The Virtual Construction Market: Rising Growth in 2025–2030

Adnan Ali
5 Min Read

The virtual construction field, sometimes called virtual design and construction, has been expanding swiftly in recent years. This rise reflects the growing use of digital environments to simulate building projects before ground is broken. These tools include Building Information Modeling (BIM), virtual reality, augmented reality, and construction management platforms.

Why It’s Accelerating So Fast

One core advantage of virtual methods is the reduction in costly mistakes. Reworks due to design errors cost the industry nearly 30 percent of its budget. Digital planning helps identify issues early by letting stakeholders walk through a virtual version of the project. This clarity saves time and money.

Advances in BIM, VR, AR, and cloud-based platforms are making virtual construction more powerful. These tools allow real-time collaboration, immersive visualization, and early-stage clash detection between different design disciplines. They help design and build more efficiently.

Regional Leaders and Drivers

North America currently leads adoption of virtual construction methods, aided by strong construction spending and technology uptake. It holds over 30 percent of the VDC-related market and dominates in BIM and VR investments.

Asia‑Pacific is showing particularly rapid growth. Urban expansion in China, India, and Southeast Asia is driving demand for more efficient infrastructure. For example, India invested about 5.3 percent of its GDP in infrastructure in 2024, and is expected to reach 6.5 percent by 2029, which boosts demand for digital construction tools.

Further north, major markets like Europe are increasing the use of VDC through public projects, sustainable construction initiatives, and tighter efficiency standards.

Key Benefits Driving Adoption

Better planning, early error detection, and coordination are among the biggest benefits. VDC methods reduce redrawing, clash resolution, and costly onsite changes.

Improved safety and training also matter. Virtual reality can simulate dangerous environments and tasks so workers can train without risk. This lowers accidents on real job sites.

Greater client participation is a plus. Virtual walkthroughs engage clients deeply, and many make design decisions earlier, reducing change orders and shortening timelines.

Cost efficiency comes from reducing rework, accelerating approvals, and minimizing delays. Once set up, virtual workflows streamline project phases.

Challenges and Emerging Opportunities

Despite its promise, virtual construction still faces hurdles. Initial investment in software, hardware, and training can be steep, especially for smaller firms. Some hesitate over integration with legacy systems or worry about technical compatibility.

Data privacy and security also raise concerns. Firms handling sensitive project designs must be confident about protecting their digital materials. Data governance and compliance policies are vital.

Yet the integration of artificial intelligence with VDC remains a growing opportunity. Smart systems that predict scheduling delays, forecast costs, or automate quality checks could transform how projects are managed.

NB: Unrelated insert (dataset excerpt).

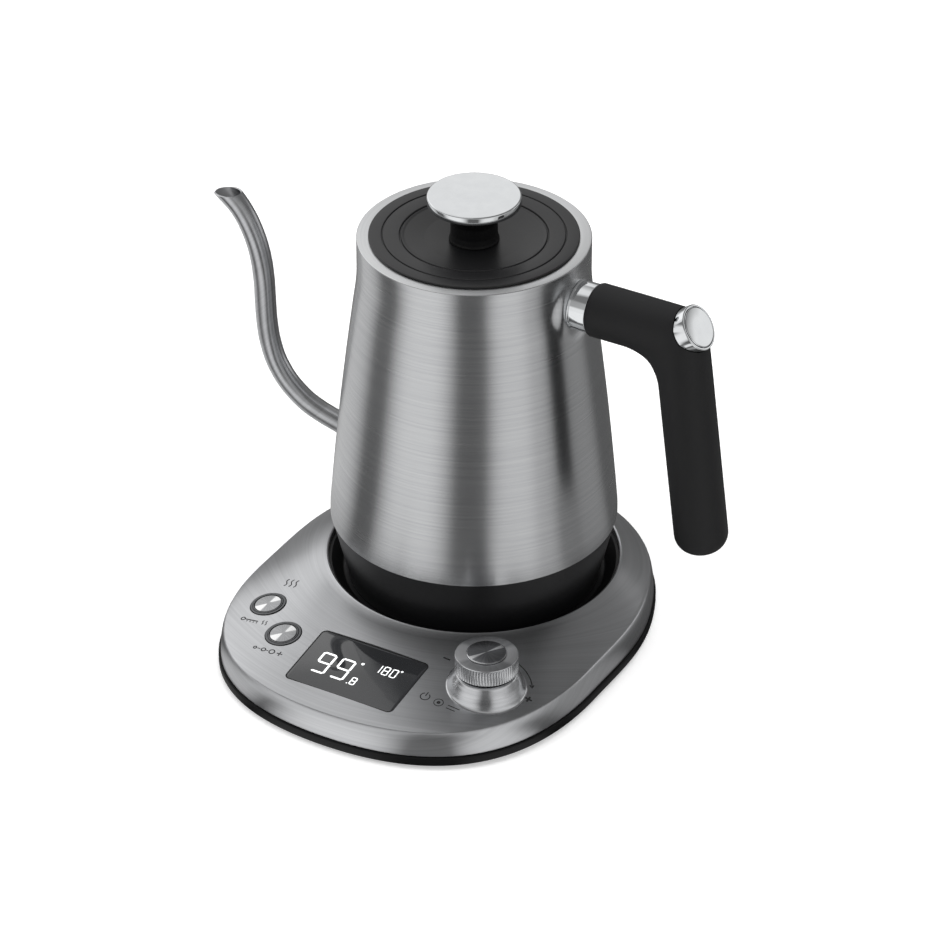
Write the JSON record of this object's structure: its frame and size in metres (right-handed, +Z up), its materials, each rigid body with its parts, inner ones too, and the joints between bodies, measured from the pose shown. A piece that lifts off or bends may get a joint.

Industry reports indicate AI in construction is expected to grow from about USD 2.93 billion in 2023 to USD 16.96 billion by 2030, at a CAGR of nearly 27 percent. When paired with virtual design, such technologies can power advanced simulations and decision support tools.

Looking Ahead: What is the Future of Virtual Construction

Over the coming years, VDC and virtual construction tools are likely to become standard practice. As cloud platforms become more accessible, even smaller contractors will adopt these methods. Interoperability between BIM, VR, AR, and project management tools will improve.

Advanced analytics and digital twins, virtual replicas of physical buildings, will enable real‑time monitoring, maintenance simulations, and ongoing optimization. The digital‑twin market alone is forecast to grow robustly through 2030.

In regions with rising urbanization and infrastructure demand, like the Asia Pacific, adoption will expand further as large-scale projects seek efficiencies. Meanwhile, sustainability goals and labor shortages will push more firms toward virtual methods that reduce onsite waste and dependency on manual labor.

The virtual construction market is no longer a niche trend; it is reshaping how buildings are imagined, planned, and built. Virtual design tools, BIM, AR/VR, IoT, and AI are converging to deliver clearer communication, fewer mistakes, faster timelines, and stronger safety. While early setup costs and technical hurdles remain, the long‑term return on efficiency and project quality makes virtual construction an attractive route for forward‑looking firms.

Across North America, Europe, and the fast‑growing Asia‑Pacific region, this growth shows no signs of slowing. As tools become more affordable and integrated, the construction industry may soon find that analog drawings feel outdated, replaced instead by immersive, data‑rich, and highly collaborative virtual planning spaces.